Garden State Review

by Harvey S. Karten (harveycritic AT cs DOT com)
July 26th, 2004

GARDEN STATE

Reviewed by Harvey S. Karten
Fox Searchlight Pictures/ Miramax
Grade: B+
Directed by: Zach Braff
Written by: Zach Braff
Cast: Azach Braff, Ian Holm, Natalie Portman, Peter Sarsgaard, Jean Smart, Jim Parsons, Ron Liebman
Screened at: Fox, NYC, 7/21/04

    Some say you can't go home again, but 28-year-old Zach Braff disagrees. Braff, the writer-director and principal actor in this Sundance favorite performs in the role of a 26-year-old fellow who return to his birthplace in New Jersey after a nine-year stay in L.A., where he works in a Vietnamese restaurant most of the time and occasionally gets some gigs on TV. "Garden State" packs an awful lot of information into one zany weekend in a story which, broadly outlined, informs us that Andrew Largeman (Zach Braff) has been on the outs with his psychiatrist dad, Gideon Largeman (Ian Holm) during the entire time that Zach is away. In a few precious days of fun, solemnity and most of all love, he realizes that life back east just may be so good that all the jokes that New Yorkers love to tell about New Jersey simply have no relevance.

    On second thought the Jersey gags do have some truth, given the ensemble of characters that call the garden state their home, people who are known by Zach and some whom he meets–but
all contribute to the fellow's realization that life is a strange and wonderful abyss, so we may as well stay away from the rim and learn from its sad moments and zany times as well.

    And what a cast of characters! No sooner does he arrive for his mother's funeral than he runs into a funky group of oddballs, particularly his best friend from way back, Mark (Peter Sarsgaard), who has not become a brain surgeon or rocket scientist but a stoner employed in a dead-end job (so to speak): a grave digger, who happens to toss the dirt over Zach's mother. Others include Mark's hip and equally stoned mom, Carol (Jean Smart) who despite her predilection for the weed loves to nag her son to make something of himself.

    Zach's somewhat late coming-of-age, call it a revitalization, involves his metamorphosis from a zonked-out, emotionally numb young man strung out on lithium and an entire medicine cabinet of anti-depressant drugs prescribed by his well-meaning but tragically wrong-headed psychiatrist father. His dad has never stopped blaming his boy for Zach's involvement in an accident that caused the boy's mother to become paralyzed from the waist down. He emerges from the apathy brought out by the medication when he meets the quirky Samantha (Natalie Portman), a pixie-ish woman in her early twenties who claims right off that she often lies and who, despite her high energy and good-sport nature is a girl who is troubled in her own way. Neuroses attract.

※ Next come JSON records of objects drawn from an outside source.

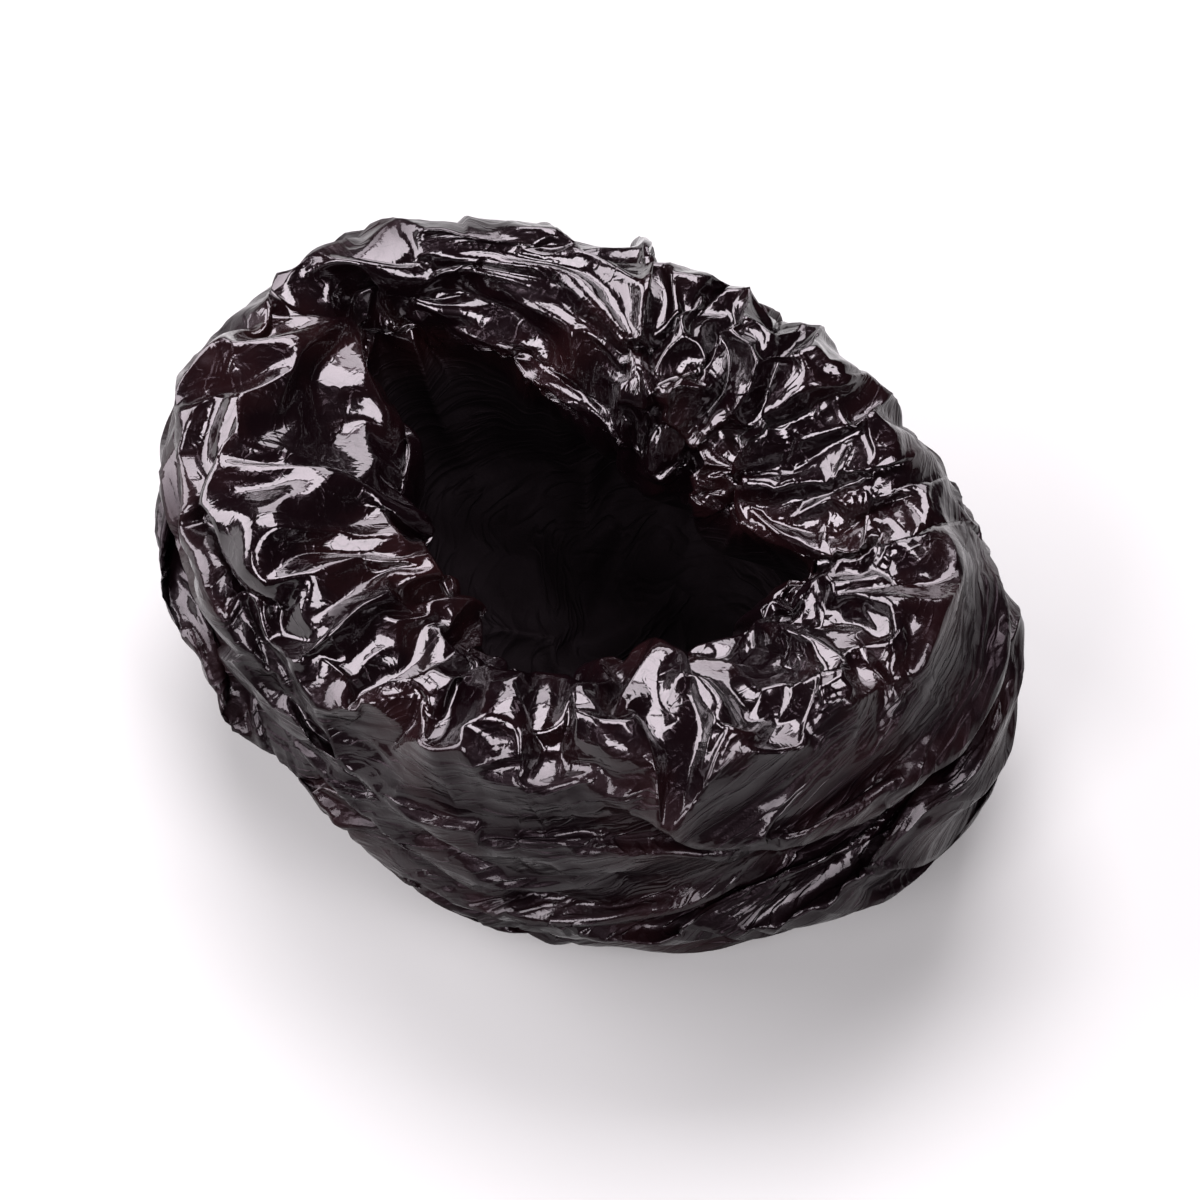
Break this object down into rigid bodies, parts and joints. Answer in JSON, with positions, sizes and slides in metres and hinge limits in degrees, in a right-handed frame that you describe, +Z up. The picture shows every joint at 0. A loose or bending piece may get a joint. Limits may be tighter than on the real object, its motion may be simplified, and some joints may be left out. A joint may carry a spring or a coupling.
{
  "type": "prune",
  "caption": "Pitted prune: a dried plum lying on its underside, a thick wrinkled cup of dark glossy skin round the open cavity that its stone left",
  "frame": {"origin": "on the resting surface, under the middle of the fruit's bounding box", "axes": "+Z up, out of the pit cavity; +X along the fruit's longest extent; +Y away from the side the picture shows"},
  "size_m": [0.0362, 0.0316, 0.0187],
  "materials": {
    "skin": "dark, glossy, finely wrinkled fruit skin"
  },
  "bodies": {
    "root": {"prune": "skin"}
  },
  "joints": []
}
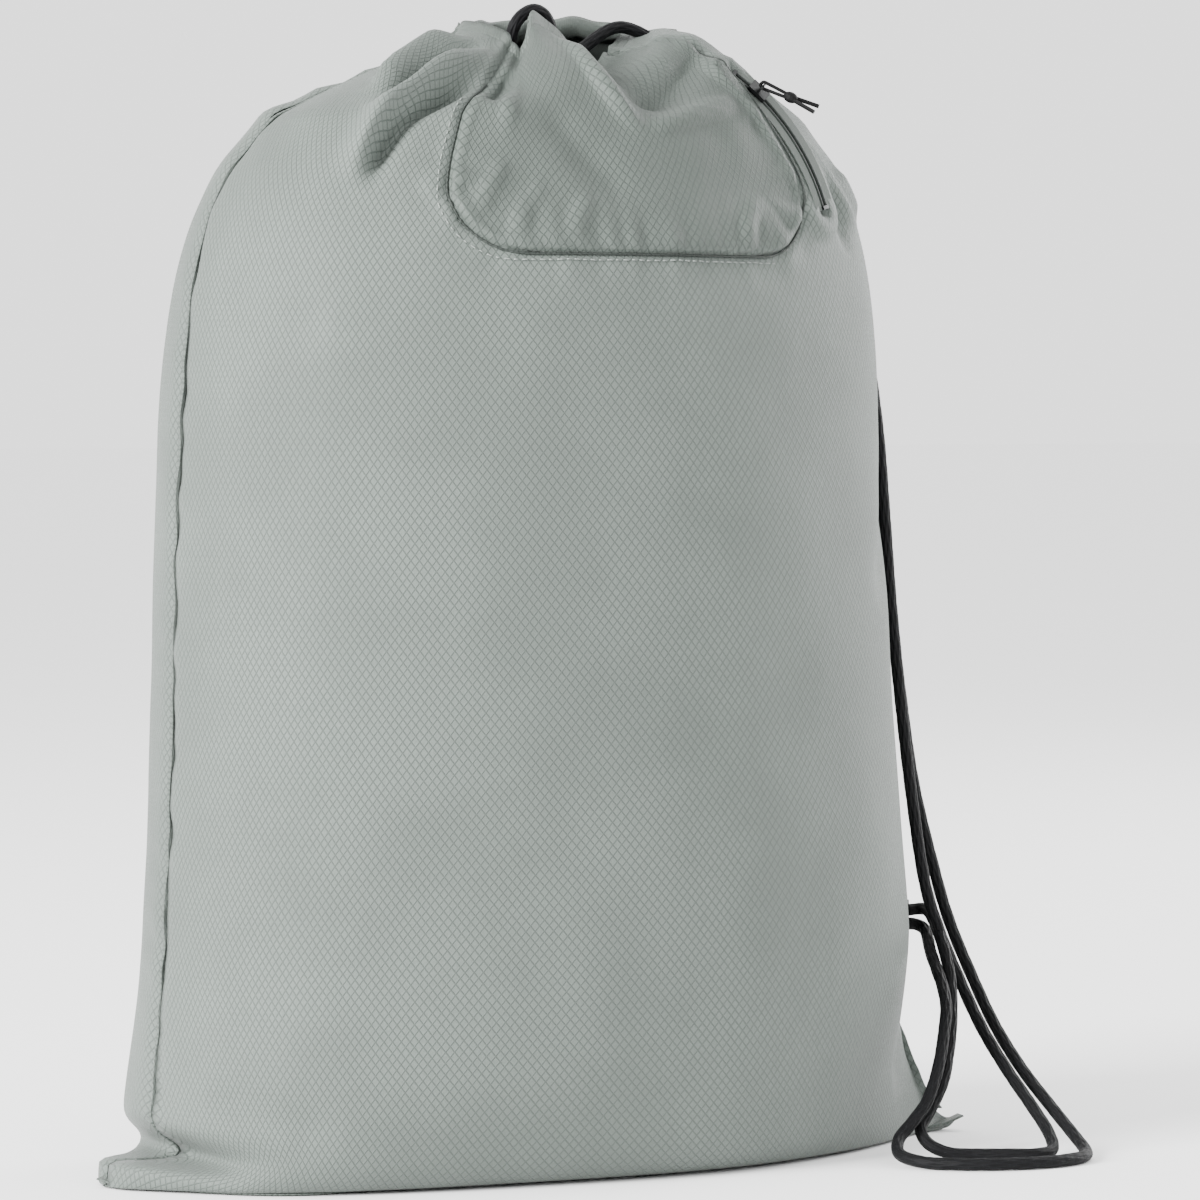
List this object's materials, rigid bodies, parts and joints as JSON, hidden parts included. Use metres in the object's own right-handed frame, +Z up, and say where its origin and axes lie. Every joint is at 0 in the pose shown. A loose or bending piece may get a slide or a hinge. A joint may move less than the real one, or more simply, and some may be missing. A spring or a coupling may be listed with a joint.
{
  "type": "drawcord laundry bag",
  "caption": "Filled standing ripstop laundry bag: gathered drawcord mouth, zipped stow pocket on the front, and the doubled drawcord hanging down its side as a strap.",
  "frame": {"origin": "centre of the base, on the surface that the bag stands on", "axes": "+Z up, the front with the stow pocket faces -Y, +X is towards the strap side"},
  "size_m": [0.414, 0.2454, 0.4922],
  "materials": {
    "ripstop": "light grey-green coated ripstop nylon with a fine diamond grid and a soft sheen",
    "webbing": "grey-green woven webbing",
    "cord": "black braided round cord with grey flecks",
    "pull_cord": "thin black cord, knotted",
    "zip_tape": "grey-green woven zip tape",
    "zip_coil": "dark nylon coil",
    "slider_metal": "black painted die-cast metal"
  },
  "bodies": {
    "bag": {"front_panel": "ripstop", "back_panel": "ripstop", "stow_pocket": "ripstop", "front_channel": "ripstop", "back_channel": "ripstop", "side_seam_left": "ripstop", "side_seam_right": "ripstop", "bottom_seam": "ripstop", "cord_tab_right": "webbing", "drawcord": "cord", "strap_cord_outer": "cord", "strap_cord_inner": "cord", "zip_tape_pocket_side": "zip_tape", "zip_tape_panel_side": "zip_tape", "zip_coil_pocket_side": "zip_coil", "zip_coil_panel_side": "zip_coil", "zip_top_stop": "zip_coil", "zip_bottom_stop": "zip_coil"},
    "slider": {"zip_slider": "slider_metal"},
    "pull": {"zip_pull": "pull_cord"}
  },
  "joints": [
    {"name": "zip_travel", "type": "hinge", "parent": "bag", "child": "slider", "pos_m": [0.00724, -0.01502, 0.37929], "axis": [0.474, 0.88, 0.0296], "range_deg": [0, 26.6]},
    {"name": "pull_swing", "type": "hinge", "parent": "slider", "child": "pull", "pos_m": [0.07249, -0.05883, 0.46061], "axis": [0.7169, 0.5703, 0.401], "range_deg": [-100, 20]}
  ]
}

    While "Garden State" is above all a romantic comedy that is thankfully not in the vein of the insipid love stories that pass for reality in Hollywood, Braff populates his indie-budget story, shot in just 25 days during a break in his career with NBC's sitcom "Scrubs," with a flurry of vignettes that are sometimes off-the-wall funny and, when not, are distinctly amusing. His visit to a neurologist, Dr. Cohen (Ron Leibman), is a gem in itself, with Leibman acting to type as a hail-fellow doc whose way of creating rapport is to crack a joke, then move from his desk to sit beside his patient–who had been complaining of headaches, and who can blame him with all the junk he's swallowing per his father's advice? Shortly thereafter, Mark introduces him during a pouring rain to a man and woman and their baby–all of whom live in an biblical-style ark overlooking a chasm of natural beauty, a kind of Grand Canyon, over which develops have talked of destroying to make way for a mall.

Not a scene is wasted, from an opener showing this emotionally numb Largeman as a waiter in an L.A. restaurant who seems to be in his own world, insisting to a customer that his establishment does not have bread because "it's Vietnamese." This is an assured work filled with oddball humor, a slice of life that sometimes lags during the writer-director's scenes with Natalie Portman (who can become annoying with her too-obvious quirkiness) but which on the whole show what can be done with a small budget and a limited number of days, making multiple takes of scenes out of the question.